Cal Performances approached Ma about performing the solo Bach at the 8,500-seat ampitheatre after the cellist payed there last summer with the hybrid bluegrass-chamber music group Goat Rodeo Sessions. During that concert, the dream team of string musicians of Ma, Edgar Meyers (bass), Chris Thile (mandolin), and Stuart Duncan (fiddle) broke away from the bluegrass they'd been bowing and launched into Bach's "Three Part Inventions."

"We were blown away by how the theater could be made intimate by the right artist," said Cal Performances Associate Director Rob Bailis in a telephone interview. "We'd been operating under the assumption that music of that nature couldn't happen there."

Because Ma is the performer that he is, said Bailis, he is able to communicate the intimate moments of the suites in the large venue. "You're out of doors, it's much more public, more communal and that engagement is a game changer."

The Bach solo cello suites have early orgins in Ma's musical identity. As a young musician, he played in the Marlboro Festival Orchestra for several summers under the direction of Pablo Casals, who made the pioneering recordings of the cello suites at the end of the 1930s at the height of the Spanish Civil War.

Ma's initial recording of the solo suites more than 30 years ago won him his first Grammy Award in 1985. He re-recorded them in 1997 for a series of award-winning videos.

Written in the late 1800s the suites were relatively unknown until the early 20th century, when the young Casals discovered a manuscript in a Barcelona thrift store. Casals' recordings reflect an urgency and hopefulness, according to Eric Siblin, the author of a new book about the suites and Casals. Other musicians note a sense of peace or spirituality that the suites impart. Widely performed, the suites have also come to be associated with recent world events.

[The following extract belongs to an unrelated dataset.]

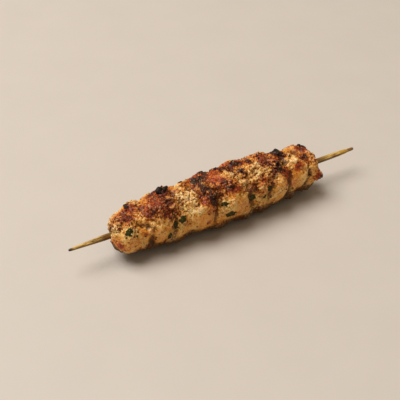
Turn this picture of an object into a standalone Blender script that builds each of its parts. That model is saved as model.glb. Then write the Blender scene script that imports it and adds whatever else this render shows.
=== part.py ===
"""Minced chicken kebab on a bamboo skewer, lying on its side.

The mince is pressed round the skewer by hand, so the meat is a blunt roll, thickest
past its middle, with six finger marks across it at a slant and lumps of mince between
them. It rests on a narrow flat strip. The skewer runs right through it, with a worn
point at one end and a blunt butt at the other.

Metres, +Z up. The skewer lies along X with its point towards -X. The origin is under
the middle of the whole, on the surface that the meat rests on.
"""

import math
import random

import bmesh
import bpy
from mathutils import Vector

# Skewer
SKEWER_LENGTH = 0.250
SKEWER_RADIUS = 0.00225
SKEWER_SIDES = 16
# Outline of the shaped ends: distance from the end, and radius
POINT_OUTLINE = (
    (0.0, 0.0006),
    (0.0008, 0.0009),
    (0.0100, 0.00145),
    (0.0190, 0.0019),
    (0.0270, SKEWER_RADIUS),
)
BUTT_OUTLINE = (
    (0.0, 0.0008),
    (0.0010, 0.0013),
    (0.0060, 0.0014),
    (0.0085, 0.0018),
    (0.0130, 0.0020),
    (0.0240, SKEWER_RADIUS),
)

# Meat
AXIS_HEIGHT = 0.020  # the skewer's height above the resting surface
MEAT_START = -0.0935
MEAT_END = 0.084
MEAT_LIFT = 0.0004  # the roll's middle lies above the skewer by this much
GIRTH_X = 0.010  # where the roll is thickest
GIRTH_RADIUS = 0.0222
START_TAPER = 0.0060  # how much thinner the roll is at each end
START_POWER = 1.7
END_TAPER = 0.0065
END_POWER = 2.0
START_ROUND = 0.0130  # length of the rounded shoulder at each end
END_ROUND = 0.0090
SHOULDER_POWER = 2.2  # 2 is round, more is blunter
END_SAG = 0.0010  # the thinner ends droop by this much
FULL_SAG_AT = 0.2  # share of its girth that the roll has lost where it droops fully

# Finger marks: place along X on the viewed side, and depth
FINGER_MARKS = (
    (-0.0780, 0.0011),
    (-0.0410, 0.0016),
    (-0.0120, 0.0009),
    (0.0140, 0.0013),
    (0.0370, 0.0008),
    (0.0565, 0.0021),
)
MARK_WIDTH = 0.0040
MARK_LEAN = 0.0055  # each mark's ring is tipped along X by this much
MARK_FACING = math.radians(42)

# Single knobs of mince: X, angle round the roll (0 is -Y, 90 is up), reach and height
KNOBS = (
    (-0.0765, 113, 0.0028, 0.0018),
    (-0.0470, 113, 0.0034, 0.0046),
    (-0.0320, 118, 0.0040, 0.0012),
    (-0.0190, 112, 0.0038, 0.0012),
    (-0.0030, 118, 0.0040, 0.0012),
    (0.0135, 118, 0.0048, 0.0018),
    (0.0380, 118, 0.0045, 0.0020),
    (0.0520, 113, 0.0027, 0.0042),
    (0.0760, 110, 0.0036, 0.0030),
    (0.0745, 76, 0.0030, 0.0010),
    (0.0800, -5, 0.0030, 0.0020),
    (0.0050, -44, 0.0030, 0.0012),
    (-0.0900, 150, 0.0030, 0.0014),
    (-0.0905, -32, 0.0030, 0.0012),
)

# Lumps of mince scattered all over
LUMP_SEED = 11
LUMP_COUNT = 160
LUMP_REACH = (0.0028, 0.0058)
LUMP_HEIGHT = (-0.0009, 0.0015)

# Mesh
RINGS = 70
SIDES = 56
PROFILE_STEPS = 900
GAP = 0.0003  # clearance between the skewer and the meat
WELD = 1e-6


def clear_scene():
    """Empty the scene of objects."""
    for old in list(bpy.data.objects):
        bpy.data.objects.remove(old, do_unlink=True)


def new_collection(name):
    """Make a collection in the scene."""
    collection = bpy.data.collections.new(name)
    bpy.context.scene.collection.children.link(collection)
    return collection


def new_material(name, colour, roughness):
    """Make a Principled material in one colour."""
    material = bpy.data.materials.new(name)
    material.use_nodes = True
    shader = material.node_tree.nodes["Principled BSDF"]
    shader.inputs["Base Color"].default_value = (*colour, 1.0)
    shader.inputs["Roughness"].default_value = roughness
    shader.inputs["Metallic"].default_value = 0.0
    material.diffuse_color = (*colour, 1.0)
    return material


def roll_radius(x):
    """Radius of the plain roll at X, before marks and lumps."""
    if x < GIRTH_X:
        away = (GIRTH_X - x) / (GIRTH_X - MEAT_START)
        radius = GIRTH_RADIUS - START_TAPER * away**START_POWER
    else:
        away = (x - GIRTH_X) / (MEAT_END - GIRTH_X)
        radius = GIRTH_RADIUS - END_TAPER * away**END_POWER
    return radius * shoulder(x)


def shoulder(x):
    """How far the rounded end has risen at X, from 0 at the tip to 1."""
    rise = 1.0
    for inside, length in ((x - MEAT_START, START_ROUND), (MEAT_END - x, END_ROUND)):
        short = 1.0 - min(max(inside, 0.0) / length, 1.0)
        rise *= (1.0 - short**SHOULDER_POWER) ** (1.0 / SHOULDER_POWER)
    return rise


def even_stations(count):
    """X of count + 1 rings, equally far apart along the roll's outline."""
    outline = []
    for step in range(PROFILE_STEPS + 1):
        turn = math.pi * step / PROFILE_STEPS
        x = MEAT_START + (MEAT_END - MEAT_START) * 0.5 * (1.0 - math.cos(turn))
        outline.append(Vector((x, roll_radius(x))))
    run = [0.0]
    for before, after in zip(outline, outline[1:]):
        run.append(run[-1] + (after - before).length)
    stations = []
    step = 0
    for ring in range(count + 1):
        wanted = run[-1] * ring / count
        while step < PROFILE_STEPS - 1 and run[step + 1] < wanted:
            step += 1
        part = (wanted - run[step]) / (run[step + 1] - run[step])
        stations.append(outline[step].lerp(outline[step + 1], part).x)
    return stations


def scattered_lumps():
    """Lumps of mince at random places, each as X, angle, reach and height."""
    dice = random.Random(LUMP_SEED)
    lumps = []
    for _ in range(LUMP_COUNT):
        x = dice.uniform(MEAT_START, MEAT_END)
        angle = dice.uniform(0.0, 2.0 * math.pi)
        lumps.append((x, angle, dice.uniform(*LUMP_REACH), dice.uniform(*LUMP_HEIGHT)))
    for x, degrees, reach, height in KNOBS:
        lumps.append((x, math.radians(degrees), reach, height))
    return lumps


def mark_depth(x, angle):
    """How deep the finger marks press in at a place on the roll."""
    depth = 0.0
    for place, deepest in FINGER_MARKS:
        middle = place - MARK_LEAN * math.sin(angle - MARK_FACING)
        depth += deepest * math.exp(-(((x - middle) / MARK_WIDTH) ** 2))
    return depth


def lump_height(x, angle, lumps):
    """How far the lumps raise the roll at a place on it."""
    height = 0.0
    around = max(roll_radius(x), SKEWER_RADIUS)
    for lump_x, lump_angle, reach, top in lumps:
        turn = math.remainder(angle - lump_angle, 2.0 * math.pi)
        distance = math.hypot(x - lump_x, around * turn)
        height += top * math.exp(-((distance / reach) ** 2))
    return height


def skin_point(x, angle, lumps):
    """A point of the meat's surface, with the underside pressed flat at z = 0."""
    rise = shoulder(x)
    radius = roll_radius(x) + rise * (lump_height(x, angle, lumps) - mark_depth(x, angle))
    thinning = 1.0 - roll_radius(x) / GIRTH_RADIUS
    droop = END_SAG * min(thinning / FULL_SAG_AT, 1.0) * rise
    height = AXIS_HEIGHT + MEAT_LIFT - droop + radius * math.sin(angle)
    return Vector((x, -radius * math.cos(angle), max(height, 0.0)))


def make_meat(collection):
    """The roll of mince, from a sphere whose rings are spread along the skewer."""
    mesh = bpy.data.meshes.new("minced_chicken")
    sphere = bmesh.new()
    bmesh.ops.create_uvsphere(sphere, u_segments=SIDES, v_segments=RINGS, radius=1.0)
    stations = even_stations(RINGS)
    lumps = scattered_lumps()
    for vert in sphere.verts:
        polar = math.acos(max(-1.0, min(1.0, -vert.co.z)))
        ring = round(polar / math.pi * RINGS)
        angle = math.atan2(vert.co.y, vert.co.x)
        vert.co = skin_point(stations[ring], angle, lumps)
    bmesh.ops.recalc_face_normals(sphere, faces=sphere.faces)
    sphere.to_mesh(mesh)
    sphere.free()
    mesh.shade_smooth()
    meat = bpy.data.objects.new("minced_chicken", mesh)
    meat.data.materials.append(new_material("chicken", (0.58, 0.32, 0.13), 0.55))
    collection.objects.link(meat)
    return meat


def make_rod(name, collection, extra=0.0):
    """The skewer's shape as a bevelled curve, thicker than the skewer by extra."""
    half = SKEWER_LENGTH / 2
    rings = [(inward - half, radius) for inward, radius in POINT_OUTLINE]
    rings += [(half - inward, radius) for inward, radius in reversed(BUTT_OUTLINE)]
    curve = bpy.data.curves.new(name, "CURVE")
    curve.dimensions = "3D"
    curve.bevel_depth = 1.0
    curve.bevel_resolution = SKEWER_SIDES // 2 - 2
    curve.use_fill_caps = True
    spline = curve.splines.new("POLY")
    spline.points.add(len(rings) - 1)
    for point, (x, radius) in zip(spline.points, rings):
        point.co = (x, 0.0, AXIS_HEIGHT, 1.0)
        point.radius = radius + extra
    rod = bpy.data.objects.new(name, curve)
    collection.objects.link(rod)
    return rod


def as_mesh(rod, collection):
    """The same piece as a closed mesh object, with the curve's caps welded on."""
    bpy.context.view_layer.update()
    solid = rod.evaluated_get(bpy.context.evaluated_depsgraph_get())
    mesh = bpy.data.meshes.new_from_object(solid)
    shape = bmesh.new()
    shape.from_mesh(mesh)
    bmesh.ops.remove_doubles(shape, verts=shape.verts, dist=WELD)
    shape.to_mesh(mesh)
    shape.free()
    name = rod.name
    place = rod.matrix_world.copy()
    bpy.data.objects.remove(rod, do_unlink=True)
    piece = bpy.data.objects.new(name, mesh)
    piece.matrix_world = place
    collection.objects.link(piece)
    return piece


def make_skewer(collection):
    """The bamboo skewer."""
    skewer = make_rod("bamboo_skewer", collection)
    skewer.data.materials.append(new_material("bamboo", (0.62, 0.40, 0.14), 0.6))
    return skewer


def cut_skewer_hole(meat, collection):
    """Cut the hole that the skewer runs through, a gap wider than the skewer."""
    cutter = as_mesh(make_rod("skewer_hole", collection, extra=GAP), collection)
    cutter.hide_render = True
    cutter.display_type = "WIRE"
    cut = meat.modifiers.new("skewer hole", "BOOLEAN")
    cut.operation = "DIFFERENCE"
    cut.solver = "EXACT"
    cut.object = cutter
    return cutter


def centre_on_origin(pieces, movers):
    """Slide everything in X and Y so that the pieces' joint box is centred on the origin."""
    bpy.context.view_layer.update()
    graph = bpy.context.evaluated_depsgraph_get()
    corners = []
    for piece in pieces:
        solid = piece.evaluated_get(graph)
        corners.extend(solid.matrix_world @ vert.co for vert in solid.to_mesh().vertices)
        solid.to_mesh_clear()
    for axis in (0, 1):
        places = [corner[axis] for corner in corners]
        for mover in movers:
            mover.location[axis] -= (min(places) + max(places)) / 2


def main():
    """Build the kebab."""
    clear_scene()
    kebab = new_collection("chicken_kebab_skewer")
    cutters = new_collection("cutters")
    meat = make_meat(kebab)
    skewer = make_skewer(kebab)
    cutter = cut_skewer_hole(meat, cutters)
    centre_on_origin((meat, skewer), (meat, skewer, cutter))


main()
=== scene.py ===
# %% [markdown]
# # A minced chicken kebab on a bamboo skewer
#
# The kebab is a handful of minced chicken, herb and fat, pressed round a flat-lying
# bamboo stick and grilled until the crumbs that stand up are brown and a few are burnt.
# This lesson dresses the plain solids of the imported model: the roll gets its mince,
# its crust and its herb, and the stick its fibres. The solids themselves stay as they
# are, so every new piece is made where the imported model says.

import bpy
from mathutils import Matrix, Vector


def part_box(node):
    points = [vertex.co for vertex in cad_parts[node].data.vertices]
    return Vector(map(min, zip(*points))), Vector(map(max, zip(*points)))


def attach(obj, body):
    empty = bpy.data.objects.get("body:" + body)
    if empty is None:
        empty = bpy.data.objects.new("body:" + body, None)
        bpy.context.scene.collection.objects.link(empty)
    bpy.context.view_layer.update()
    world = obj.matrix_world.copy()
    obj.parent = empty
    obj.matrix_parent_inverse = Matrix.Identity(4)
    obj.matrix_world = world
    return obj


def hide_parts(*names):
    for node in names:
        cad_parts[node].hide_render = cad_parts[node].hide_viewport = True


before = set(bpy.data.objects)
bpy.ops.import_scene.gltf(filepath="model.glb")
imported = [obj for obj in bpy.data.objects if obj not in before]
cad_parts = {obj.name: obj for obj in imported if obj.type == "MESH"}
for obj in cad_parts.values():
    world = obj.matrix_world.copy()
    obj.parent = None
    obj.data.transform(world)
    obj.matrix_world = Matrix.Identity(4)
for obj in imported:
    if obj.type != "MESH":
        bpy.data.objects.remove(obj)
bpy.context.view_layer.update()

# %% [markdown]
# ## Where things are
#
# Most measures below are given the way a cook would point at the roll: how far along
# the stick, and how far round it. So the stick's middle line is read from its box
# first. Round the roll, 0 degrees faces the front, -Y, and 90 degrees faces up.

# %% The stick's middle line
import math
import random

import bpy
import numpy as np
from mathutils import Matrix, Vector, noise
from mathutils.bvhtree import BVHTree
from mathutils.kdtree import KDTree

MM = 0.001
stick_low, stick_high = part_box("bamboo_skewer")
meat_low, meat_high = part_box("minced_chicken")
AXIS = Vector((0.0, (stick_low.y + stick_high.y) / 2, (stick_low.z + stick_high.z) / 2))


def outward(angle):
    """The direction straight out of the roll at an angle in degrees."""
    turn = math.radians(angle)
    return Vector((0.0, -math.cos(turn), math.sin(turn)))


print("the stick lies", round(AXIS.z / MM, 1), "mm above the floor")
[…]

In 2002, Ma played the Sarabande from Suite No. 5 on the first anniversary of 9/11 on the site of the World Trade Center, while names of the dead were read in remembrance. "It's the one he's played in the most emotionally charged places," said Bailis.

Cellist Vedran Smailović played sections of the suites in ruined buildings of war-torn Sarajaveo. As the Berlin Wall fell in1989, Mstislav Rostropovich borrowed a guard's chair from Checkpoint Charlie and proceeded to play Bach's second suite for cello. During the 2011 Occupy Wall Street protests in lower Manhattan, cellist Matt Haimovitz sat on a bucket and performed a Bach sarabande and prelude.

"The Bach cello suites are a towering accomplishment," said Bailis. "They live in a very particular place. They're some of the most transcendent music ever written. On a universal level they speak to how we live in this world together."

In December Ma will speak at Zellerbach Hall on the university's campus. In a discussion hosted by Chancellor Dirks, Ma will discuss cultural citizenship and his Citizen Musican Initiative, which he created in 2010 in partnership with Ricardo Muti, director of the Chicago Symphony Orchestra. According to Ma, citizen musicianship means always looking at the bigger picture.

"Music is not a product but a living thing," said Ma, in a video on the citizenmusician.org website. "Success is reached when the performer can take a content that they've worked really hard at and they can transfer it through their techniques into the hearts and minds of someone else, and it lives there. Then [their] job is done."

Ma's big picture view of how culture plays a key societal role connects with Chancellor Dirks' vision of UC Berkeley as a global university, according to Bailis. "It's precisely why we came to Yo-Yo," said Bailis. Through its cultural presentations and programs, Cal Performances, he said, is deepening engagement with the idea of how artists contribute to society. "It's not just the art that's transformative," said Bailis, "it's the artist as a citizen."